Winter’s Tale, Royal Ballet, ROH, Covent Garden, April 2014

For Christopher Wheeldon to take on Shakespeare is a bold move. The words are of huge importance, but so they are in Lewis Carroll’s Alice in Wonderland, which Wheeldon successfully produced as a ballet three years ago, and when he expressed an interest in tackling the Bard at that time, Nicholas Hytner suggested Winter’s Tale.

Hermione and Leontes, all images ROH/ Johan Persson

Hermione and Leontes, all images ROH/ Johan Persson

This late play, in which the mess made by the older generation is fixed by the younger sixteen years later, is a good choice. It starts with a brief first scene describing the shared childhood friendship of Leontes, King of Sicilia, and Polixenes, King of Bohemia, here played as a Prologue, after which Leontes is the main character, stunningly portrayed by Edward Watson. As he exhibits the huge agony of the king, mistakenly believing his old childhood friend to be having an affair with his wife Hermione and the cause of her pregnancy, I was reminded of Watson’s remarkable earlier role in Metamorphoses.

The several pas-de-trois for the three of them, with Lauren Cuthbertson as a beautifully serene queen and Federico Bonelli a dashing Polixenes, show great subtlety, and a pas-de-deux between Hermione and Polixenes suggests Leontes is right to be concerned, though the lighting and a partial freeze indicates this is a figment of his imagination. Act I ends after Leontes’ fury leads to the death of Hermione and her son Mamillius, and Antigonus (Bennet Gartside) takes baby Perdita to the coast of Bohemia, famous for that wonderful stage direction, ‘Exit, pursued by a bear’.

McRae as Florizel in Act II

McRae as Florizel in Act II

No one is dressed as a bear, but this production — a team effort between Wheeldon, Bob Crowley (designs) and Natasha Katz (lighting) — does marvels with silk sheets and video projections. We see great ships at sea, storms, and indeed the bear, yet there is something inherently Shakespearean about it with real musicians in costume on stage and paintings showing Act III backgrounds in Sicilia.

Perdita and Florizel

Perdita and Florizel

The immensely colourful costumes and wonderful green tree of the Bohemia in Act II form the ballet’s centrepiece, beautifully suited to the young love between Perdita, brought up as a Shepherd’s daughter, and Polixenes’ son Florizel. Gary Avis is a wonderful old shepherd who gamely tries to join the dancing, and Steven McRae and Sarah Lamb are a picture of energy and joy as Florizel and Perdita.

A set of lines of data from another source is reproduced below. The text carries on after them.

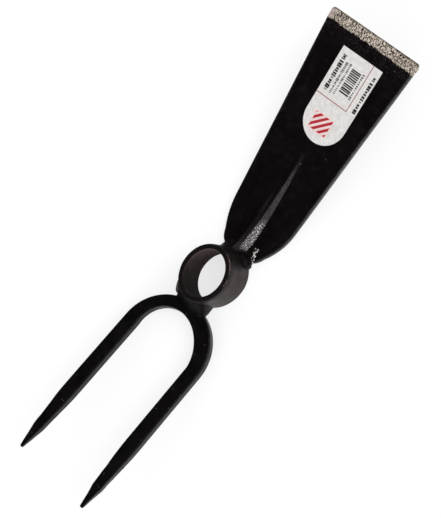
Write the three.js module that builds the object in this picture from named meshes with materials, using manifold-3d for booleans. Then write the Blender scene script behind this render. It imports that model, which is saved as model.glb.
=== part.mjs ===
// Two-prong hoe head: a flared hoe blade and a two-pronged fork, welded to opposite sides of an oval eye.
// Millimetres. The eye stands on its lower rim at the origin: +Z runs up it to the handle side,
// +Y runs out to the cutting edge and -Y to the points of the prongs.
import * as THREE from 'three';
import { mergeVertices } from 'three/addons/utils/BufferGeometryUtils.js';
import Module from 'manifold-3d';

const wasm = await Module();
wasm.setup();

// Fits
const weldGap = 0.3;
const cutOverrun = 4;

// Eye: an oval collar that widens downwards, so that the handle wedges in it. The foot of its wall is
// thicker towards the corners of the blade
const eyeHeight = 25.4;
const eyeWall = 3.4;
const eyeFootSwell = 1.6;
const eyeTopWidth = 25.6;
const eyeTopLength = 31.2;
const eyeBottomWidth = 27;
const eyeBottomLength = 33.2;
const eyeRimRound = 0.8;
const eyeRimSteps = 3;
const eyeSteps = 64;

// Blade: a plate that leaves the foot of the eye, turns up and flares out to the cutting edge. It is welded
// on a little askew, by its lean
const bladeReach = 174.5;
const edgeWidth = 68;
const bladeNeckWidth = 48.5;
const bladeNeckAt = 50;
const shoulderRadius = 52;
const bladeRootWidth = 21.6;
const bladeLean = 0.43;
const bladeRise = 13.3;
const bendStart = 25;
const bendEnd = 55;
const bladeFootLift = 0.35;
const bladeRootInset = 1;
const bladeRootThickness = 2.5;
const bladeEndThickness = 1.4;
const edgeThickness = 0.6;
const groundWidth = 7;
const edgeCornerRadius = 2.6;
const sideBreak = 0.3;
const bladeSteps = 30;
const bladeStepsCrowding = 1.25;
const cornerSteps = 5;

// Rib: the forged spine on top of the blade, highest where it runs into the eye
const ribEnd = 88;
const ribHeight = 8.5;
const ribWidth = 10.8;
const ribTipWidth = 2;
const ribFade = 1.8;
// Half of the rib's section, as shares of its half width and of its height
const ribSectionShares = [[1, 0], [0.75, 0.2], [0.45, 0.56], [0.16, 0.92]];

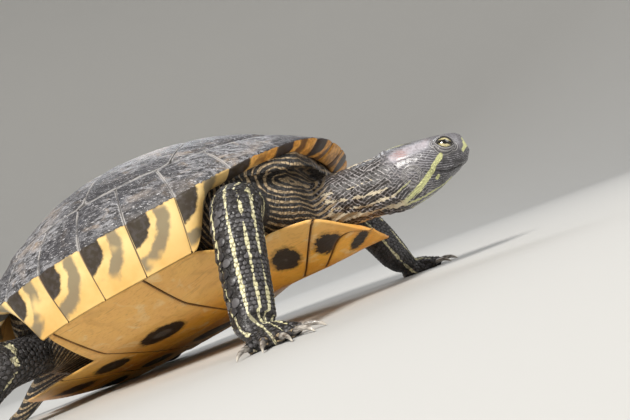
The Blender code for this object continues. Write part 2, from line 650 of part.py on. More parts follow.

After Polixenes threatens arrest and death to his son and the peasants, the lovers flee to the Sicilia of Act III, where Joby Talbot’s music — well directed by David Briskin who also conducted Alice last year — is at its most moving. Zenaida Yanowksy’s wonderful Paulina resumes the dramatic role she had in Act I, and the coming to life of Hermione’s statue is beautifully done. The trio of Leontes, Hermione and Paulina makes a gentle ending, and a moment’s quiet reflection would have been perfect, though applause erupted too soon as the music was finishing.